Technopolis survey shows VC funding on the wane in Finland

25 Aug 2009 | News
Finnish high-tech growth companies raised more than 50 per cent less in the second quarter of 2009 than in 2008, according to a new report.

Finnish high-tech growth companies raised almost €51 million in the first half of 2009, 17 per cent down on  the first half of 2008, according to a new survey. Second quarter funding decreased by more than 50 per cent from the same period in 2008.

The survey, carried out by Technopolis, reviews capital raised by private Finnish high-tech companies from venture capital funds and from angel investors, both Finnish and foreign. It draws on both public and undisclosed information from 140 Finnish and foreign investors, and 1,500 Finnish high-tech firms.

In the first half of the year, 29 Finnish high-tech companies raised around €51 million, 17 per cent below the amount raised by 34 companies in the first half of 2008, and 74 per cent below the amount raised by 26 companies in the second half of 2008. The second quarter of 2009 was the lowest quarter since 2007.

“There is a clear impact of the global slowdown in venture capital investing that we see in other markets like the US, Israel and India,” said Will Cardwell, CEO of Technopolis Ventures. “We do not have the large bellwether transactions in Finland this year that we had in companies like WinWinD and Blyk in 2008. We see more than 50 companies seeking to raise funds right now in the Finnish market, and we hope that the environment will improve in the second half of the year.”

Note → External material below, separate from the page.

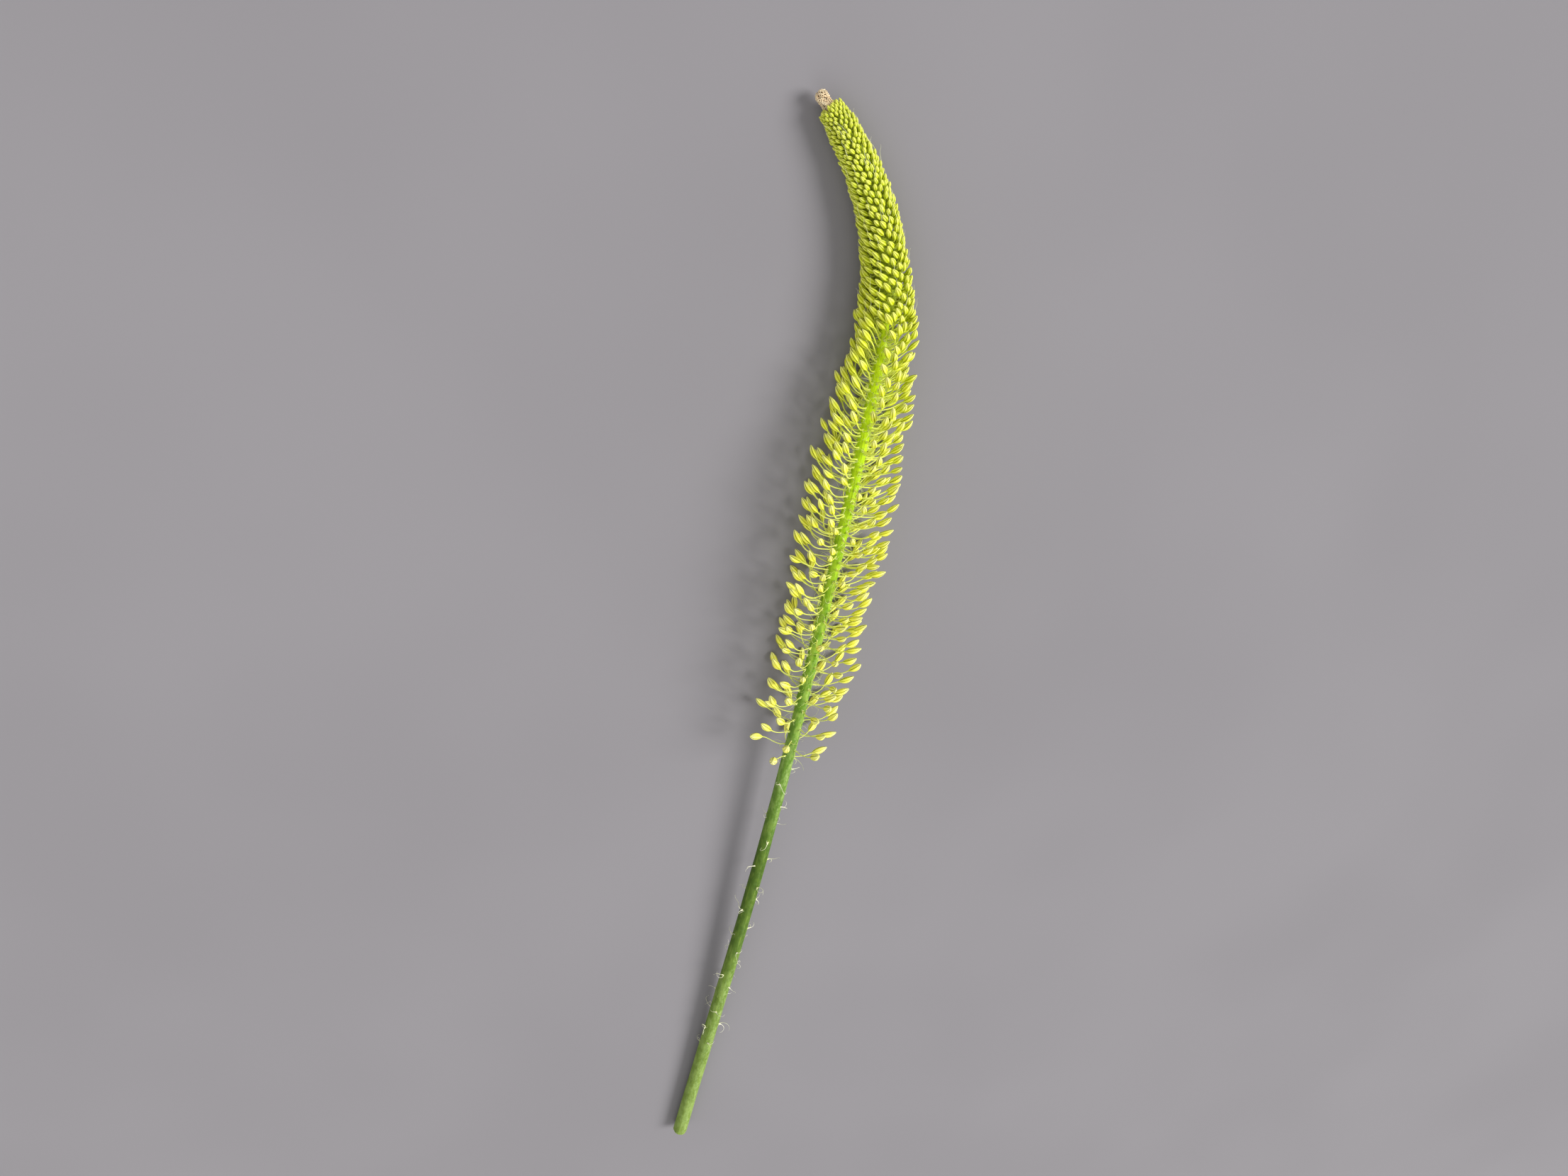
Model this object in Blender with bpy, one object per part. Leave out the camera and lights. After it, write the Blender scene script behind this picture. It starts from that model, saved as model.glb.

Likewise, Cardwell said there is a need to see the start of the return of the significant exits that have been lacking for several years. “There are certainly a number of firms well positioned for exit as the economic climate begins to rebound.”

In the first half of the year, 11 companies attracted more than €1 million each. Of these, three companies Eniram, Silecs, and EpiCrystals raised €5 million to €10 million each. Only one company, Imbera Electronics, raised over €10 million. The average size of financing rounds was around €1.8 million, about the same as in the first half of 2008.

Software companies attracted more investment than any other industry, a similar picture to the first half of  2008. Altogether, software companies raised almost €12 million, down from €15.5 million in the first half of 2008. Nanotechnology companies managed to raise more capital, with three companies closing deals worth a total of €12.7 million, setting the average investment size at €4.2 million. Finally, the ICT hardware & semiconductor industry received slightly more than €12 million, almost completely due to Imbera Electronics’ €11.3 million investment round.

Only one investment was made into a company classified primarily as a cleantech company. However, many of the investments had clear cleantech applications, such as Eniram, which provides software for improving the trimming of cruise ships, reducing oil consumption and carbon emissions.

Seed and early-stage companies were able to attract 27 investment rounds, a number Technopolis considers high given the economic conditions, but low relative to the number of investment opportunities in Finland. Early-stage companies accounted for a majority of the number of investments. They attracted 93 per cent of all investments in the first half of 2009.

There were some remarkable changes from the previous year in the type of investor. Domestic venture capitalists were the largest single category of investor in the first half of 2009, though the €24.5 million they contributed was only slightly above the €22 million contributed by foreign venture investors. Angel investors (nearly exclusively domestic) were estimated to have contributed €4 million. There were only six clear international investments.

But the biggest worry is that there are no significant exits. Meanwhile, many companies are seeking funds. Technopolis says over 50 are actively raising money. Many companies have scaled back the amount of investment they are seeking, and they are operating in survival mode until both product and capital markets become more attractive.